Debe ser por este amor zonzo que no lo maté de un golpe, o porque era domingo y había sol, o porque cuando le grité, se puso solo en penitencia, con la cabeza gacha sobre mis pies. Pude rescatar una mísera punta que había dejado debajo de la mesa, el resto indudablemente lo tenía en su estómago.
Afortunadamente las madres siempre tienen una palabra de aliento. Ella me dio la idea de ir al banco a probar suerte y ver si me lo cambiaban.
Recién hoy, miércoles, la curiosidad (y la necesidad) vencieron el rechazo que me provocan los bancos y me decidí a entregarme a la devastadora odisea de meterme en el microcentro, rumbo al banco central.
Mucho calor en el subte, mucha gente, muchos autos, mucho todo en la ciudad. No puedo negar que Tobi había despertado para entonces mis instintos más oscuros. Sin tan sólo hubiera jugado un rato, me hubiera ahorrado toda esta gran pérdida de tiempo. Se había vengado... no imposible pensar eso de Baguira. Llegué al banco, nadie en la ventanilla. Después de un rato, y de llamar a alguien golpeando los barrotes con una birome que había ahí, atada de una piola, cual presa esperando la vianda, se acercó gentilmente un hombre que era sordo y era mudo.

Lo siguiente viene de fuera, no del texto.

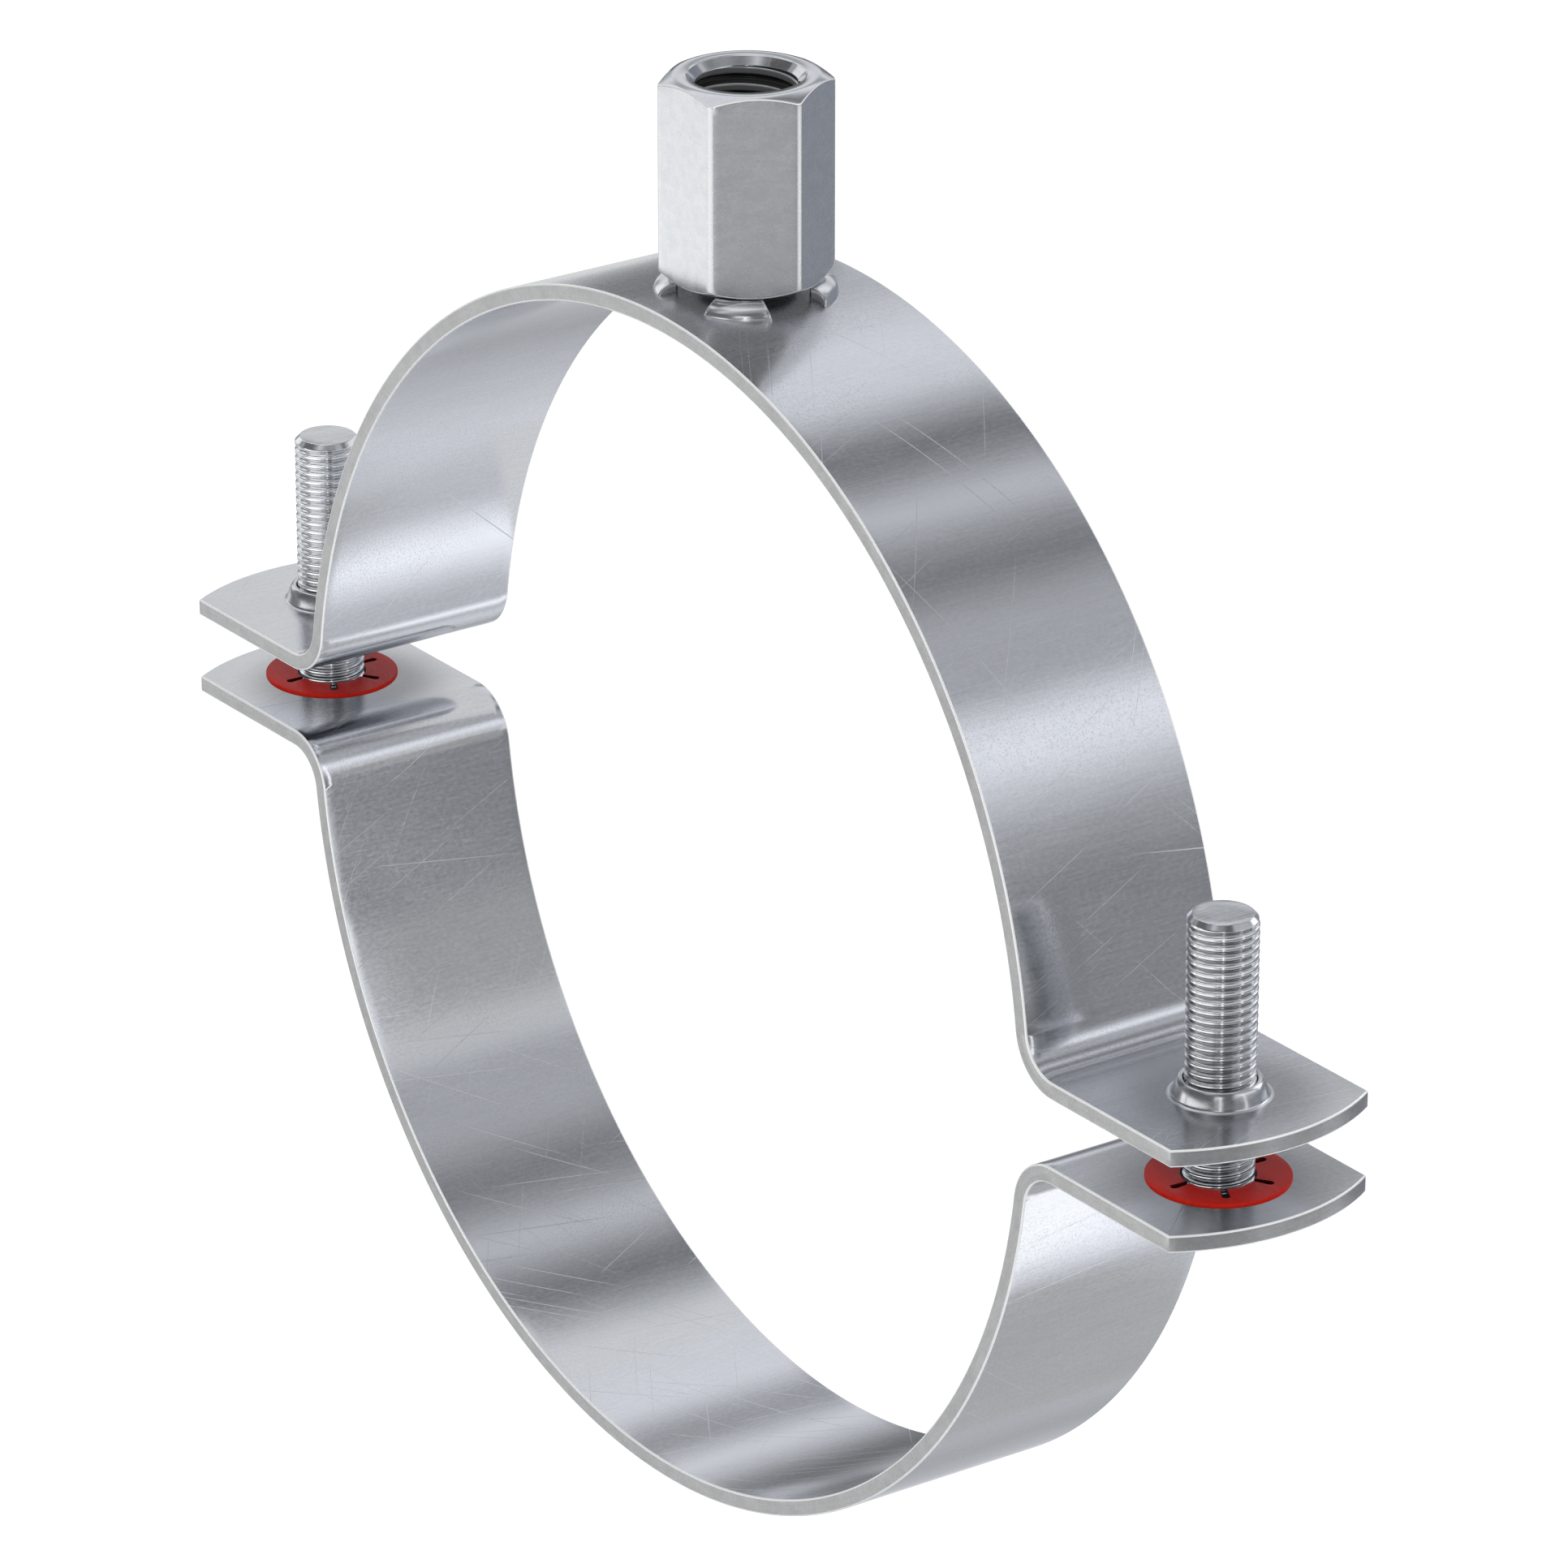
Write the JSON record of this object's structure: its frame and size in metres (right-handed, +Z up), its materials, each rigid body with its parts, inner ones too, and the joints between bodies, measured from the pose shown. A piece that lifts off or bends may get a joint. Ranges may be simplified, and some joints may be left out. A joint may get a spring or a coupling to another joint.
{
  "type": "ventilation duct clamp",
  "caption": "Two-part steel clamp for a round ventilation duct, with ears closed by captive screws and a long hexagon connection nut welded on top for a threaded rod.",
  "frame": {"origin": "on the duct axis, midway along the band's width and midway between the two pairs of ears", "axes": "+Z up through the connection nut, Y along the duct, X along the ears from the left screw to the right one"},
  "size_m": [0.1508, 0.02, 0.1264],
  "materials": {
    "zinc_plated_strip": "zinc-plated, finely brushed",
    "zinc_plated_nut": "satin zinc plate",
    "weld_metal": "smooth bright weld metal",
    "zinc_plated_screw": "bright zinc plate",
    "red_washer": "matt, finely grained"
  },
  "bodies": {
    "upper_half": {"upper_band": "zinc_plated_strip", "connection_nut": "zinc_plated_nut", "weld_foot_front": "weld_metal", "weld_foot_left": "weld_metal", "weld_foot_right": "weld_metal", "weld_foot_back": "weld_metal"},
    "lower_half": {"lower_band": "zinc_plated_strip", "left_retaining_washer": "red_washer", "right_retaining_washer": "red_washer"},
    "left_screw": {"left_screw": "zinc_plated_screw"},
    "right_screw": {"right_screw": "zinc_plated_screw"}
  },
  "joints": [
    {"name": "closing_slide", "type": "slide", "parent": "upper_half", "child": "lower_half", "axis": [0, 0, 1], "range_m": [-0.0135, 0.0055]},
    {"name": "left_screw_turn", "type": "hinge", "parent": "lower_half", "child": "left_screw", "pos_m": [-0.0661, 0, 0], "axis": [0, 0, 1], "range_deg": [-6075.01, 2475.01]},
    {"name": "right_screw_turn", "type": "hinge", "parent": "lower_half", "child": "right_screw", "pos_m": [0.0661, 0, 0], "axis": [0, 0, 1], "range_deg": [-6075.01, 2475.01]}
  ],
  "couplings": [
    {"joint": "left_screw_turn", "follows": "closing_slide", "rad_per_m": 7854},
    {"joint": "right_screw_turn", "follows": "closing_slide", "rad_per_m": 7854}
  ]
}
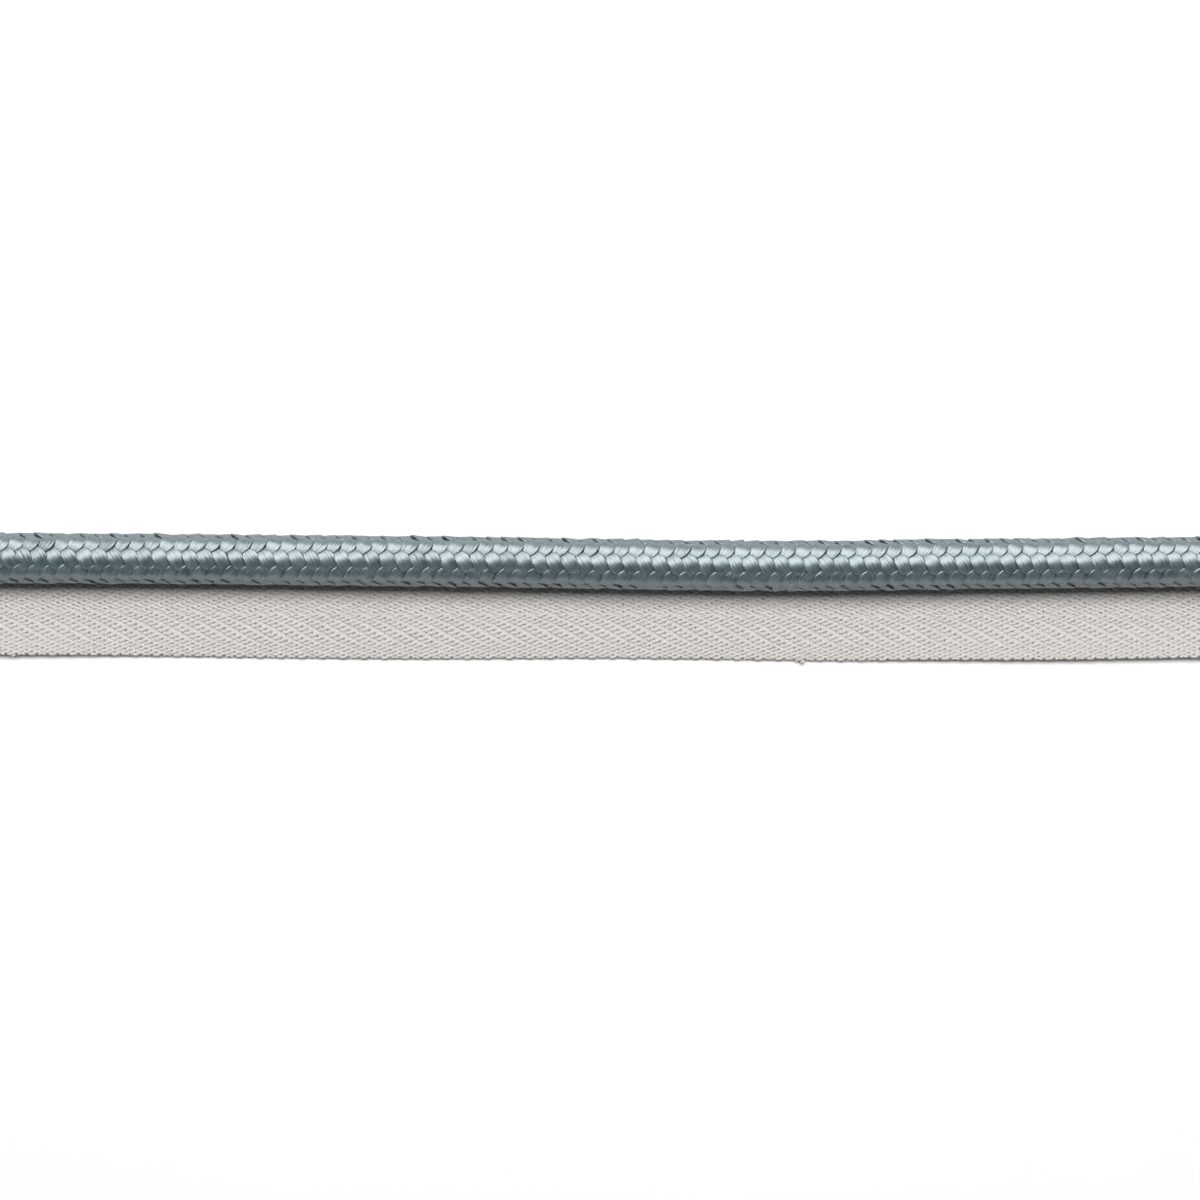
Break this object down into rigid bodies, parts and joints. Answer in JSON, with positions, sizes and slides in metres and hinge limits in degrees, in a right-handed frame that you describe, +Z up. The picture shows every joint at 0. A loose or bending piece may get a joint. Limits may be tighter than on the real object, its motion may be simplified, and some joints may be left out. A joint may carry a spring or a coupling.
{
  "type": "length of piping trim",
  "caption": "Straight cut length of piping trim: a satin braided cord stitched along its underside to a flat herringbone twill tape that is sewn into a seam.",
  "frame": {"origin": "on the tape's underside, at mid length and at the middle of the tape's width", "axes": "+X along the trim, +Y from the tape's free edge to the cord, +Z up from the surface that the tape lies on"},
  "size_m": [0.162, 0.0152, 0.0072],
  "materials": {
    "cord_yarn": "satin",
    "tape_yarn": "matt"
  },
  "bodies": {
    "root": {"braided_cord": "cord_yarn", "woven_tape": "tape_yarn"}
  },
  "joints": []
}
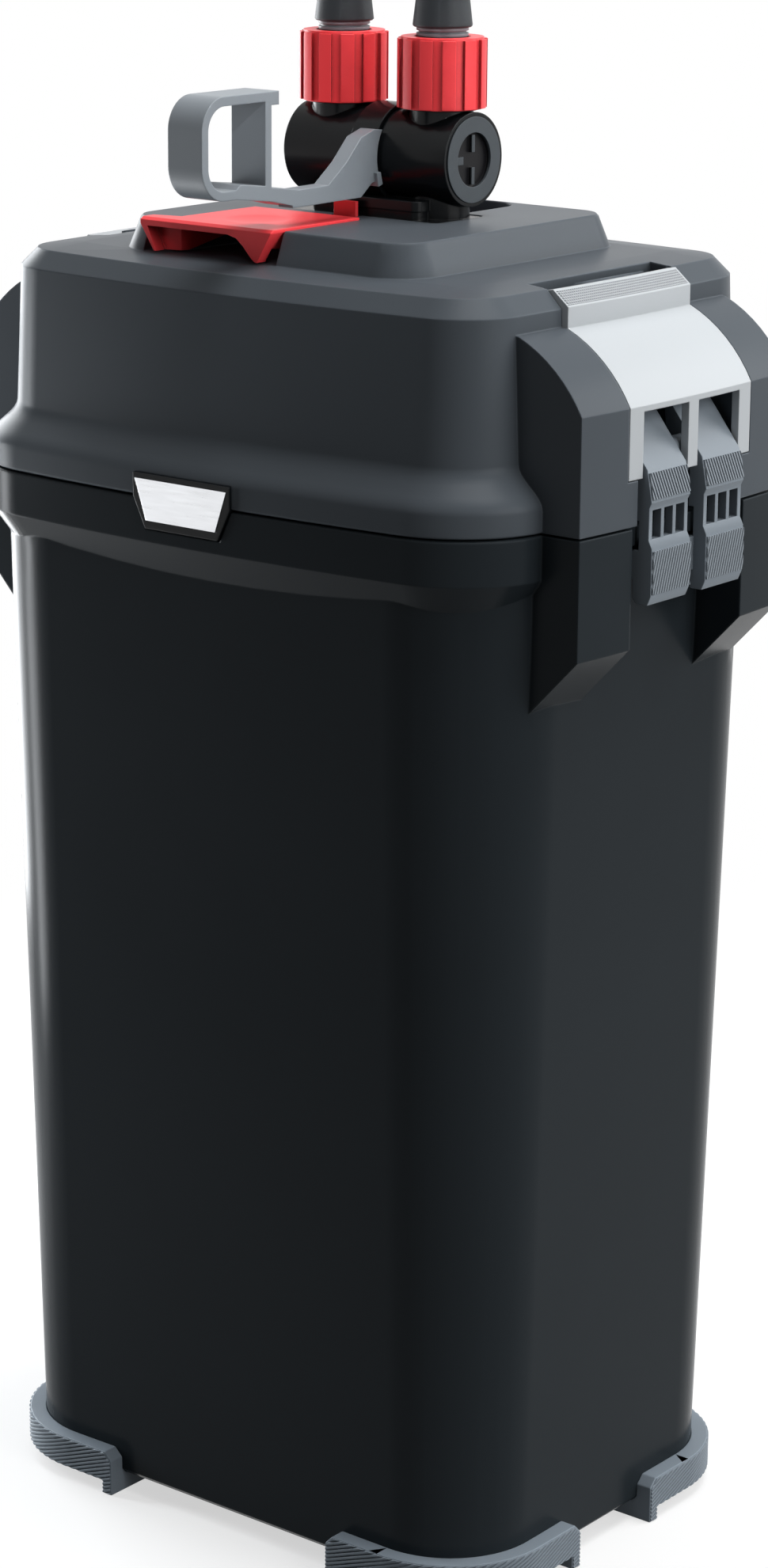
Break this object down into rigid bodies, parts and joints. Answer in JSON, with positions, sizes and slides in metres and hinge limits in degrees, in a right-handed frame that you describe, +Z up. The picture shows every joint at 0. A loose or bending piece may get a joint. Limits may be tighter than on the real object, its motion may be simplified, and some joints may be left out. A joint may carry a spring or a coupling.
{
  "type": "canister filter",
  "caption": "Upright canister filter: case on corner feet, clamped lid with pump, and a lift-out hose valve with lever and lock nuts.",
  "frame": {"origin": "on the floor, under the middle of the canister", "axes": "+Z up, -Y the front with the badge and lever, +X and -X the clamp ends"},
  "size_m": [0.2476, 0.1743, 0.504],
  "materials": {
    "case": "moulded, glossy charcoal",
    "lid": "moulded, satin slate grey",
    "foot": "knurled blue-grey",
    "cover": "satin light grey",
    "clamp": "knurled mid grey",
    "lever": "satin mid grey",
    "red": "bright red",
    "valve": "glossy black",
    "cap": "satin dark grey",
    "stem": "ringed grey",
    "rubber": "soft black",
    "basket": "slotted dark grey",
    "media": "porous ceramic fill",
    "floss": "white fibre pad",
    "foam": "open-cell foam",
    "silver": "bright silver trim",
    "steel": "stainless",
    "copper": "copper winding",
    "ceramic": "polished ceramic",
    "magnet": "coated magnet and blades"
  },
  "bodies": {
    "canister": {"canister_case": "case", "foot_front_left": "foot", "foot_front_right": "foot", "foot_back_left": "foot", "foot_back_right": "foot", "media_basket_1": "basket", "media_basket_2": "basket", "media_basket_3": "basket", "media_basket_4": "basket", "basket_cover": "basket", "media_block_1": "media", "media_block_2": "media", "media_block_3": "media", "media_block_4": "floss", "foam_frame": "basket", "foam_pad_inner": "foam", "foam_pad_outer": "foam"},
    "lid": {"lid_cover": "lid", "lid_seal": "rubber", "badge_bezel": "valve", "badge_plate": "silver", "cable_gland": "rubber", "clamp_cover_left": "cover", "clamp_cover_right": "cover", "clamp_pin_left": "steel", "clamp_pin_right": "steel", "motor_housing": "lid", "stator": "copper", "impeller_cover": "basket", "impeller_shaft": "ceramic", "bushing_upper": "rubber", "bushing_lower": "rubber", "motor_screw_1": "steel", "motor_screw_2": "steel", "motor_screw_3": "steel", "motor_screw_4": "steel", "eject_pin": "steel"},
    "valve": {"valve_block": "valve", "end_cap_left": "cap", "end_cap_right": "cap", "port_seal_left": "rubber", "port_seal_right": "rubber", "hose_stem_left": "stem", "hose_stem_right": "stem", "hose_cuff_left": "rubber", "hose_cuff_right": "rubber"},
    "lever": {"flow_lever": "lever", "lever_collar": "valve", "valve_spool": "cap"},
    "nut_left": {"lock_nut_left": "red"},
    "nut_right": {"lock_nut_right": "red"},
    "eject": {"eject_lever": "red"},
    "rotor": {"impeller": "magnet"},
    "left_clamp": {"clamp_left": "clamp"},
    "right_clamp": {"clamp_right": "clamp"}
  },
  "joints": [
    {"name": "lid_lift", "type": "slide", "parent": "canister", "child": "lid", "axis": [0, 0, 1], "range_m": [0, 0.008]},
    {"name": "clamp_left_swing", "type": "hinge", "parent": "lid", "child": "left_clamp", "pos_m": [-0.1146, 0, 0.3605], "axis": [0, 1, 0], "range_deg": [0, 80]},
    {"name": "clamp_right_swing", "type": "hinge", "parent": "lid", "child": "right_clamp", "pos_m": [0.1146, 0, 0.3605], "axis": [0, -1, 0], "range_deg": [0, 80]},
    {"name": "valve_lift", "type": "slide", "parent": "lid", "child": "valve", "axis": [0, 0, 1], "range_m": [0, 0.045]},
    {"name": "flow_lever_swing", "type": "hinge", "parent": "valve", "child": "lever", "pos_m": [0, 0.0086, 0.4376], "axis": [-1, 0, 0], "range_deg": [0, 40]},
    {"name": "lock_nut_left_turn", "type": "hinge", "parent": "valve", "child": "nut_left", "pos_m": [-0.0193, 0.0086, 0.463], "axis": [0, 0, 1], "continuous": true},
    {"name": "lock_nut_right_turn", "type": "hinge", "parent": "valve", "child": "nut_right", "pos_m": [0.0193, 0.0086, 0.463], "axis": [0, 0, 1], "continuous": true},
    {"name": "eject_lever_lift", "type": "hinge", "parent": "lid", "child": "eject", "pos_m": [0, -0.018, 0.4155], "axis": [-1, 0, 0], "range_deg": [0, 7]},
    {"name": "impeller_spin", "type": "hinge", "parent": "lid", "child": "rotor", "pos_m": [-0.061, 0, 0.36], "axis": [0, 0, 1], "continuous": true}
  ],
  "couplings": [
    {"joint": "clamp_left_swing", "follows": "lid_lift", "rad_per_m": 174.5},
    {"joint": "clamp_right_swing", "follows": "lid_lift", "rad_per_m": 174.5}
  ]
}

No fue difícil hacerme entender. El hombre midió el billete en una tablita e inmediatamente me dio uno nuevo, flamante, sano y salvo. Mi alboroto y mi sonrisa bastaron como despedida. El retorno a mi hogar iba a ser lo más rápido posible si no me hubiera topado en el camino con los empleados bancarios, que reclamaban por su aumento del 30%, si no hubiera visto a ese perro, el más zabandija y callejero, que iba derecho a agarrarse el petardo que habían prendido. Imposible seguir de largo indiferente. Entre las banderas y los bombos, logré llegar antes que él y advertir a los hombres. El zabandija salió corriendo a acurrucarse entre otras piernas. Cuando explotó, corrió a agarrarse su juguete. Así son los caninos, adorables y dañinos.